Your honey messed? How the Chinese factories are now producing more honey than the world’s bees

Pure, golden honey spread on hot buttered toast, spooned over fresh yoghurt or drizzled on a pancake — these are among life’s great culinary delights.

As Winnie-the-Pooh sang in Disney’s 2011 film: ‘Oh what a sight, oh what a dream, dive in the wonderful, honeyful stream!’

In Britain, we eat more than 50,000 tons of honey a year, for its taste and its health benefits. Globally, 1.9 million tons are consumed.

But if you imagine all this honey comes from bees buzzing around fields and woodlands, think again.

Beekeepers and scientists warn that more honey is being sold than the world’s bees can possibly produce. They suggest much of it is likely to be mixed with cheap sugar syrup.

Something other than bees, it seems, is supplying large quantities of ‘honey’ to the £5 billion global market. That something is likely to be China.

Its production and blending factories are far from the notion of beekeepers tending hives in idyllic woodlands, hedges and fields.

Over the past two decades, global production has increased nearly 50 per cent. During the same period, the number of farmed beehives has increased, too — but by less than 30 per cent to about 90 million, according to the UN’s Food and Agriculture Organisation.

‘It is impossible to account for the increase in global production of honey by the modest increase in the number of beehives,’ says Ron Phipps, vice president of the Scientific Commission on Beekeeping Economy at Apimondia, the International Federation of Beekeepers’ Associations. ‘We believe consumers are being cheated — honey is being adulterated with rice syrup and other sweeteners.’

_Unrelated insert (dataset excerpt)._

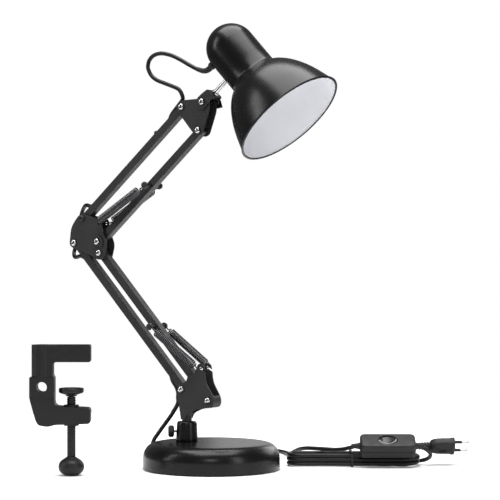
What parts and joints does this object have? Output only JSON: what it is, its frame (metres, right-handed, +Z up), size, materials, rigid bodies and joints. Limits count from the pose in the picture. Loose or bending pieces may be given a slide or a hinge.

Beekeepers warn that cheap imports threaten to put them out of business, meaning fewer bees to pollinate crops, wildflowers and trees — risking ecological disaster.

Kate Bowyer, a UK beekeeper with 35 hives near Redruth in Cornwall, says British beekeeping has already become unsustainable: ‘You won’t find many beekeepers who make a living now, even with 100 hives.’

Yet in Britain we are eating record amounts of honey. Sales grew 20 per cent last year and were worth £150 million, according to data company Kantar. The problem is that booming sales have attracted fraudsters.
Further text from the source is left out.